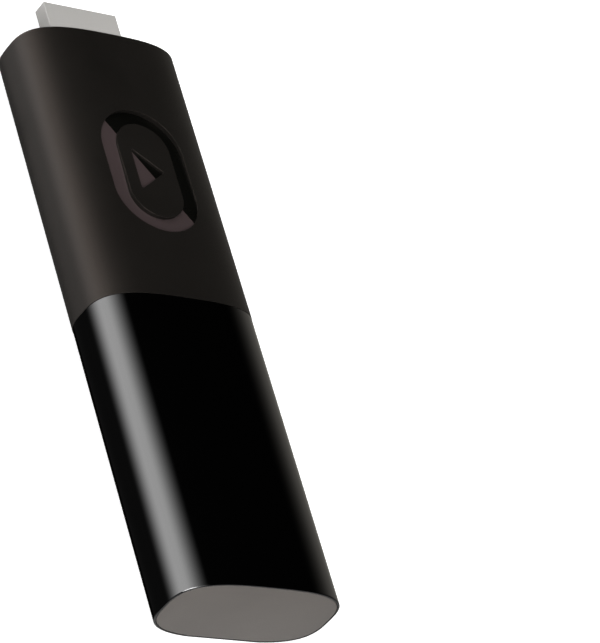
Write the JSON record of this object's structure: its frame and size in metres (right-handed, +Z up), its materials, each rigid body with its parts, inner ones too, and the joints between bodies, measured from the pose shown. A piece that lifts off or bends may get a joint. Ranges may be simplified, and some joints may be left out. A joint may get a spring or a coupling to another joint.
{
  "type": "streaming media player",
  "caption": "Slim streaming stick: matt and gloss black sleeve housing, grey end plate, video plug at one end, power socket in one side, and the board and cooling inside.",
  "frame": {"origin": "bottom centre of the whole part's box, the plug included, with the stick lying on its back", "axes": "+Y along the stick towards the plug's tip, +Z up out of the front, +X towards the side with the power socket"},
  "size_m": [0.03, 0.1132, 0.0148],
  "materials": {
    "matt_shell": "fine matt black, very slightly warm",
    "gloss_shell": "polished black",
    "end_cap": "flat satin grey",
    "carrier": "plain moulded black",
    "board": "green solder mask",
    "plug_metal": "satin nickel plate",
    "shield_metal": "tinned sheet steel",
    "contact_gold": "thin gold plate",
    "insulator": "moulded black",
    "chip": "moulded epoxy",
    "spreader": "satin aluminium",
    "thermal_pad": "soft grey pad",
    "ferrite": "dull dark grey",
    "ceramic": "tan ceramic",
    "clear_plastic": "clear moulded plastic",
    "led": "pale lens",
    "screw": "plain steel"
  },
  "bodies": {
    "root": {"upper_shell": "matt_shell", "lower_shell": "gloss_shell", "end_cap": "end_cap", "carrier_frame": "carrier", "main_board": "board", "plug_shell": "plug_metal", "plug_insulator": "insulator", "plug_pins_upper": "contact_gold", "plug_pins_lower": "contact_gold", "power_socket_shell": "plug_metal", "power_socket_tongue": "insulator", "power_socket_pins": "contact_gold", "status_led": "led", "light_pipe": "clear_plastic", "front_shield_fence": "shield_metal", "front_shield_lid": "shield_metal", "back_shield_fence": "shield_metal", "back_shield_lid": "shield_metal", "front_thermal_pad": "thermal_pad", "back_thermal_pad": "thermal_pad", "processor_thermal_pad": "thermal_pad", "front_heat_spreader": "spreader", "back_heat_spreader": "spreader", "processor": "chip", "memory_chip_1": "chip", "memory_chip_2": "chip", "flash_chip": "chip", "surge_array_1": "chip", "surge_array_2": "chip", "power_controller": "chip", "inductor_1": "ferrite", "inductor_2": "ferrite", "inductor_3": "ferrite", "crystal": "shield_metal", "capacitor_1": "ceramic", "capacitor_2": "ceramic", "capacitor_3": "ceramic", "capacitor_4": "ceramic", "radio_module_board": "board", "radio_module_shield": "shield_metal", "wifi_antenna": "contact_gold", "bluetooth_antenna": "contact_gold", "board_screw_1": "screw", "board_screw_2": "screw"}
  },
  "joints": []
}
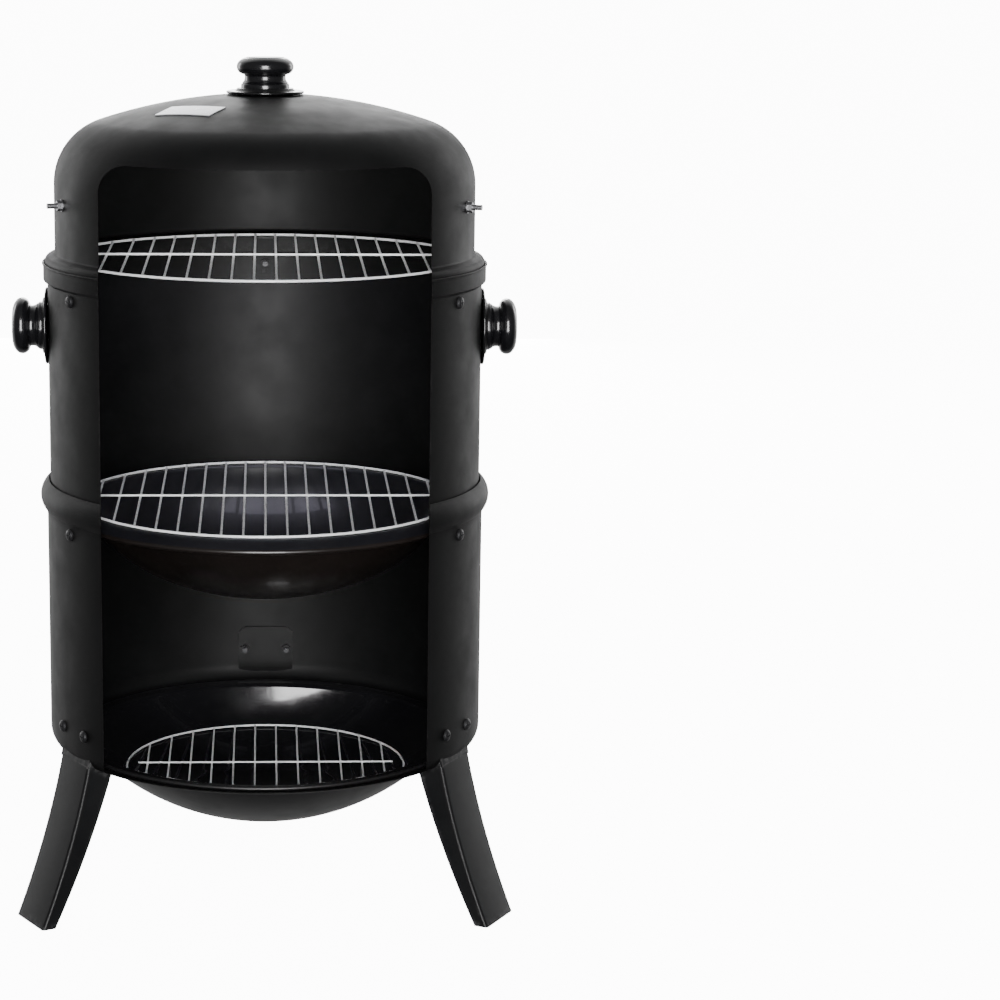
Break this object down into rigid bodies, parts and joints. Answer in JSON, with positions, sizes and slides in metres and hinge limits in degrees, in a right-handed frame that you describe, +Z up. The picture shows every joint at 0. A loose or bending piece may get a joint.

-------------------------

● **YOUR OBJECTIVE**:
Using the data above, reproduce every line exactly.

● **RESULT OF THE EXERCISE**:
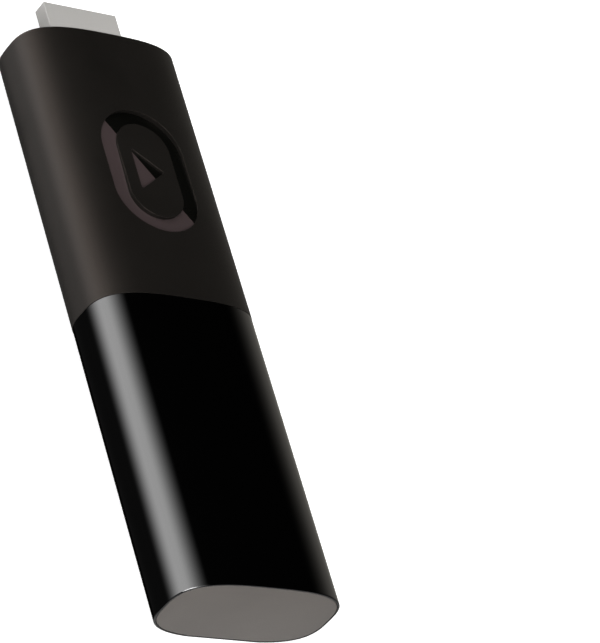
Write the JSON record of this object's structure: its frame and size in metres (right-handed, +Z up), its materials, each rigid body with its parts, inner ones too, and the joints between bodies, measured from the pose shown. A piece that lifts off or bends may get a joint. Ranges may be simplified, and some joints may be left out. A joint may get a spring or a coupling to another joint.
{
  "type": "streaming media player",
  "caption": "Slim streaming stick: matt and gloss black sleeve housing, grey end plate, video plug at one end, power socket in one side, and the board and cooling inside.",
  "frame": {"origin": "bottom centre of the whole part's box, the plug included, with the stick lying on its back", "axes": "+Y along the stick towards the plug's tip, +Z up out of the front, +X towards the side with the power socket"},
  "size_m": [0.03, 0.1132, 0.0148],
  "materials": {
    "matt_shell": "fine matt black, very slightly warm",
    "gloss_shell": "polished black",
    "end_cap": "flat satin grey",
    "carrier": "plain moulded black",
    "board": "green solder mask",
    "plug_metal": "satin nickel plate",
    "shield_metal": "tinned sheet steel",
    "contact_gold": "thin gold plate",
    "insulator": "moulded black",
    "chip": "moulded epoxy",
    "spreader": "satin aluminium",
    "thermal_pad": "soft grey pad",
    "ferrite": "dull dark grey",
    "ceramic": "tan ceramic",
    "clear_plastic": "clear moulded plastic",
    "led": "pale lens",
    "screw": "plain steel"
  },
  "bodies": {
    "root": {"upper_shell": "matt_shell", "lower_shell": "gloss_shell", "end_cap": "end_cap", "carrier_frame": "carrier", "main_board": "board", "plug_shell": "plug_metal", "plug_insulator": "insulator", "plug_pins_upper": "contact_gold", "plug_pins_lower": "contact_gold", "power_socket_shell": "plug_metal", "power_socket_tongue": "insulator", "power_socket_pins": "contact_gold", "status_led": "led", "light_pipe": "clear_plastic", "front_shield_fence": "shield_metal", "front_shield_lid": "shield_metal", "back_shield_fence": "shield_metal", "back_shield_lid": "shield_metal", "front_thermal_pad": "thermal_pad", "back_thermal_pad": "thermal_pad", "processor_thermal_pad": "thermal_pad", "front_heat_spreader": "spreader", "back_heat_spreader": "spreader", "processor": "chip", "memory_chip_1": "chip", "memory_chip_2": "chip", "flash_chip": "chip", "surge_array_1": "chip", "surge_array_2": "chip", "power_controller": "chip", "inductor_1": "ferrite", "inductor_2": "ferrite", "inductor_3": "ferrite", "crystal": "shield_metal", "capacitor_1": "ceramic", "capacitor_2": "ceramic", "capacitor_3": "ceramic", "capacitor_4": "ceramic", "radio_module_board": "board", "radio_module_shield": "shield_metal", "wifi_antenna": "contact_gold", "bluetooth_antenna": "contact_gold", "board_screw_1": "screw", "board_screw_2": "screw"}
  },
  "joints": []
}
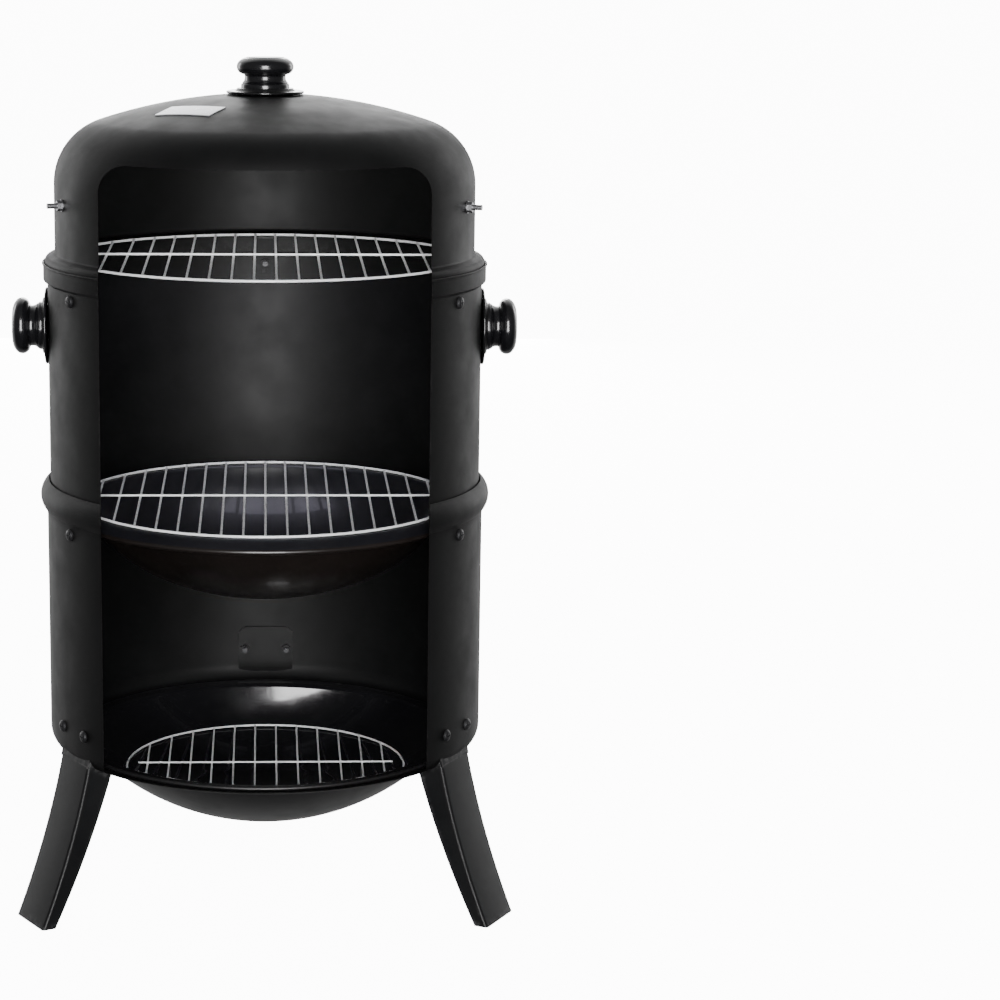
Break this object down into rigid bodies, parts and joints. Answer in JSON, with positions, sizes and slides in metres and hinge limits in degrees, in a right-handed frame that you describe, +Z up. The picture shows every joint at 0. A loose or bending piece may get a joint.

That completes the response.